En août 2020, Pékin a ainsi sifflé la fin de la partie en renforçant considérablement les mesures prudentielles imposées aux promoteurs immobiliers pour financer leurs projets. Contrairement à la crise des subprimes de 2008, ce sont donc les autorités politiques qui ont initié le fait générateur de la crise actuelle, rien à voir avec la panique contagieuse qui s’était emparée des investisseurs lors de la chute de la banque Lehman Brothers. Autre différence avec 2008 : les banques chinoises sont sous la coupe du régime, permettant, selon son bon vouloir, de circonscrire l’incendie. Si le scénario d’une crise financière généralisée est peu probable, en revanche, les impacts macroéconomiques s’annoncent gigantesques.
Corde de rappel
L’économie chinoise souffre d’un endettement privé excessif. Il a pour origine les conditions dans lesquelles le gouvernement a orchestré le rattrapage économique du pays ces dernières années. L’immobilier en a été le principal moteur, au point de peser aujourd’hui presque un tiers du PIB. Il représente 74 % du patrimoine des Chinois, contre 61 % en France et 38 % aux Etats-Unis.
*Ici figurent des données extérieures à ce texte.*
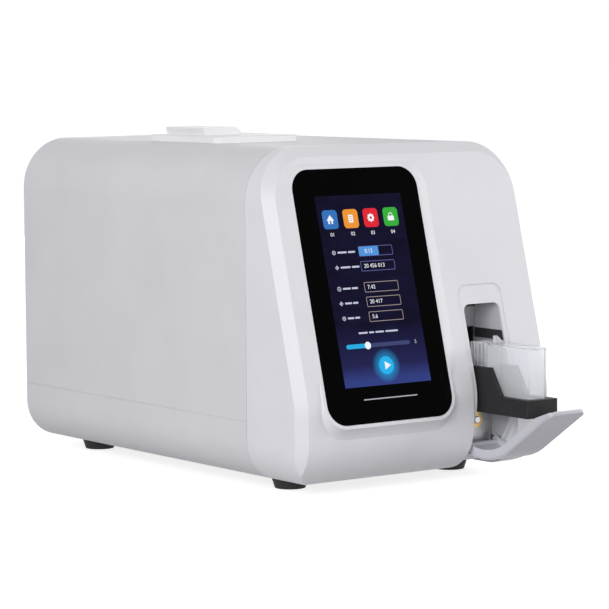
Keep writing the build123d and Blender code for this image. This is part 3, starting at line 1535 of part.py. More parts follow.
hump_left = hinge_x + lid_hump_offset
hump_right = hump_left + lid_hump_width
ear_inner = platen_ear_inset + platen_ear_thickness
with BuildPart() as printer_lid:
    block((hinge_x, lid_right_x), lid_y, (lid_under_z, bezel_top_z))
    with BuildSketch(across(lid_y[1])):
        with BuildLine():
            Polyline(
                (hump_left + 1.5, bezel_top_z - 1),
                (hump_left, bezel_top_z + lid_hump_height - 1.2),
                (hump_left + 1.0, bezel_top_z + lid_hump_height),
                (hump_right - 4.0, bezel_top_z + lid_hump_height),
                (hump_right, bezel_top_z + lid_hump_height / 2),
                (hump_right - 1.0, bezel_top_z - 1),
                close=True,
            )
        make_face()
    extrude(amount=lid_y[1] - lid_y[0])
    for low in (lid_y[0], lid_y[1] - knuckle_length):
        with BuildSketch(across(low + knuckle_length)):
            with Locations((hinge_x, hinge_z)):
                Circle(knuckle_radius)
        extrude(amount=knuckle_length)
    # Between the knuckles the edge stops short of the pin
    block(
        (hinge_x - 1, hinge_x + knuckle_radius),
        (lid_y[0] + knuckle_length, lid_y[1] - knuckle_length),
        (lid_under_z - 1, bezel_top_z + 1),
        Mode.SUBTRACT,
    )
    with BuildSketch(across(lid_y[1] + 1)):
        with Locations((hinge_x, hinge_z)):
            Circle(lid_pin_radius + pin_running_gap)
    extrude(amount=lid_y[1] - lid_y[0] + 2, mode=Mode.SUBTRACT)
    # Ears that carry the platen
    for low in (lid_y[0] + platen_ear_inset, lid_y[1] - ear_inner):
        block(
            (platen_x - platen_ear_half_width, platen_x + platen_ear_half_width),
            (low, low + platen_ear_thickness),
            (platen_z - platen_shaft_radius - 1.5, lid_under_z),
        )
    with BuildSketch(across(lid_y[1])):
        with Locations((platen_x, platen_z)):
            Circle(platen_shaft_radius + pin_running_gap)
    extrude(amount=lid_y[1] - lid_y[0], mode=Mode.SUBTRACT)
save(printer_lid, "printer_lid")

roller_end = ear_inner + seat_gap
with BuildPart() as platen_roller:
    with BuildSketch(across(lid_y[1] - platen_ear_inset / 2)):
        with Locations((platen_x, platen_z)):
            Circle(platen_shaft_radius)
    extrude(amount=lid_y[1] - lid_y[0] - platen_ear_inset)
    with BuildSketch(across(lid_y[1] - roller_end)):
        with Locations((platen_x, platen_z)):
            Circle(platen_radius)
    extrude(amount=lid_y[1] - lid_y[0] - 2 * roller_end)
save(platen_roller, "platen_roller")

head_face_x = platen_x + platen_radius + seat_gap + fit_gap
with BuildPart() as print_head:
    block(
        (head_face_x, bay_x[1] - bay_wall),
        (lid_y[0] + roller_end + 1, lid_y[1] - roller_end - 1),
        (platen_z + print_head_rise - print_head_height, platen_z + print_head_rise),
    )
save(print_head, "print_head")

with BuildPart() as tear_bar:
    bar_x = (bay_x[1] - bay_wall, bay_x[1] - bay_wall + tear_bar_thickness)
    block(bar_x, lid_y, (top_z + lid_edge_gap, bezel_top_z - 1))
    tooth_count = int((lid_y[1] - lid_y[0]) / tear_tooth_pitch)
    with BuildSketch(Plane.YZ.offset(bar_x[0])):
        with Locations(((lid_y[0] + lid_y[1]) / 2, bezel_top_z - 1)):
            with GridLocations(tear_tooth_pitch, 0, tooth_count, 1):
                Rectangle(tear_tooth_size, tear_tooth_size, rotation=45)
    extrude(amount=tear_bar_thickness)
save(tear_bar, "tear_bar")

roll_x = bay_x[0] + bay_wall + paper_roll_side_gap + paper_roll_radius
roll_z = bay_floor_z + bay_wall + seat_gap + paper_roll_radius
roll_y = (lid_open_y[0] + lid_open_y[1]) / 2
with BuildPart() as paper_roll:
    with BuildSketch(across(roll_y)):
        with Locations((roll_x, roll_z)):
            Circle(paper_roll_radius)
            Circle(paper_core_radius, mode=Mode.SUBTRACT)
    extrude(amount=paper_width / 2, both=True)
save(paper_roll, "paper_roll")

with BuildPart() as roll_core:
    with BuildSketch(across(roll_y)):
        with Locations((roll_x, roll_z)):
            Circle(paper_core_radius)
            Circle(paper_core_radius - paper_core_wall, mode=Mode.SUBTRACT)
    extrude(amount=paper_width / 2, both=True)
save(roll_core, "roll_core")
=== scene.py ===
import json
import math

import bmesh
import bpy
from mathutils import Matrix, Vector

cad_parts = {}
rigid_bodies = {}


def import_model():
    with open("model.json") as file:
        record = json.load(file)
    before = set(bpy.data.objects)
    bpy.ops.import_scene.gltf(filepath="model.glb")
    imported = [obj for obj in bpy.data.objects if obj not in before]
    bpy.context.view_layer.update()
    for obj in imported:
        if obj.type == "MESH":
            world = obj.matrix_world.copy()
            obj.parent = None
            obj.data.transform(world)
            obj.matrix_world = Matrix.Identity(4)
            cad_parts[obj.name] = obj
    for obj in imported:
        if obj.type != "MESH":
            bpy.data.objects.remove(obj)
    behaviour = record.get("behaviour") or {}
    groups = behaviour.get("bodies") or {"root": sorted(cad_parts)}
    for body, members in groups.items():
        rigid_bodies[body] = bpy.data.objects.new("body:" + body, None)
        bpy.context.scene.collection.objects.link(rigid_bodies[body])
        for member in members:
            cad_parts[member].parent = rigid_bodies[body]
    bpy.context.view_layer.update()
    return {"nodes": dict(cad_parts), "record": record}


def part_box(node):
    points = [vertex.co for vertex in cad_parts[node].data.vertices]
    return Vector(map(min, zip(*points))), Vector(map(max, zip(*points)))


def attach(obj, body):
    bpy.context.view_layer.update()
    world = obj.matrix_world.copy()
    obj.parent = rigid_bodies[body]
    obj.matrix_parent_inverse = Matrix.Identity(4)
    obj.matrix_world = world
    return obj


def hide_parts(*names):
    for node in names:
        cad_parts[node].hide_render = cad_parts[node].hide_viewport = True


for stray in list(bpy.data.objects):
    bpy.data.objects.remove(stray)

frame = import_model()
print("frame loaded:", len(frame["nodes"]), "pieces")

mm = 0.001
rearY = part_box("upper_housing")[1].y
frontY = rearY - 438.8 * mm  # the line where the screen plane would meet the underside
faceTilt = math.radians(14.87)

# camera, fitted to the photo
cameraView = {
    "focalPixels": 2764.99,
    "imagePixels": 609,
    "sensorWidth": 36.0,
    "yaw": -36.2004,
    "pitch": 5.2415,
    "roll": -0.4122,
    "place": (-1.38204, frontY - 1.69745, 0.351806),
}


def placeCamera(view):
    yaw, pitch, roll = (math.radians(view[key]) for key in ("yaw", "pitch", "roll"))
    level = math.cos(pitch)
    forward = Vector((-math.sin(yaw) * level, math.cos(yaw) * level, -math.sin(pitch)))
    right = Vector((math.cos(yaw), math.sin(yaw), 0))
    up = right.cross(forward)
    rolledRight = right * math.cos(roll) + up * math.sin(roll)
    rolledUp = up * math.cos(roll) - right * math.sin(roll)
    data = bpy.data.cameras.new("photoCamera")
    data.sensor_width = view["sensorWidth"]
    data.lens = view["sensorWidth"] * view["focalPixels"] / view["imagePixels"]
    data.clip_end = 100
    camera = bpy.data.objects.new("photoCamera", data)
    bpy.context.collection.objects.link(camera)
    turn = Matrix((rolledRight, rolledUp, -forward)).transposed().to_4x4()
    camera.matrix_world = Matrix.Translation(view["place"]) @ turn
    bpy.context.scene.camera = camera


placeCamera(cameraView)
print("camera placed")


# material helpers

def newMaterial(name):
    material = bpy.data.materials.new(name)
    material.use_nodes = True
    tree = material.node_tree
    return material, tree, tree.nodes["Principled BSDF"]


def objectPoint(tree, stretch=(1, 1, 1), centre=(0, 0, 0)):
    coords = tree.nodes.new("ShaderNodeTexCoord")
    mapping = tree.nodes.new("ShaderNodeMapping")
    mapping.inputs["Scale"].default_value = stretch
    mapping.inputs["Location"].default_value = [-c * s for c, s in zip(centre, stretch)]
    tree.links.new(coords.outputs["Object"], mapping.inputs["Vector"])
    return mapping.outputs["Vector"]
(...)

Ce poids fait que, jusqu’à récemment, dès que l’économie chinoise menaçait de ralentir, le secteur était systématiquement utilisé comme corde de rappel pour relancer la machine, en incitant le système financier à soutenir les promoteurs dans une course folle au développement urbain. Depuis 2011, Pékin a tenté d’endiguer la spéculation immobilière à quatre reprises. A chaque fois, l’économie a rapidement décroché, obligeant les autorités à réappuyer sur l’accélérateur de l’endettement.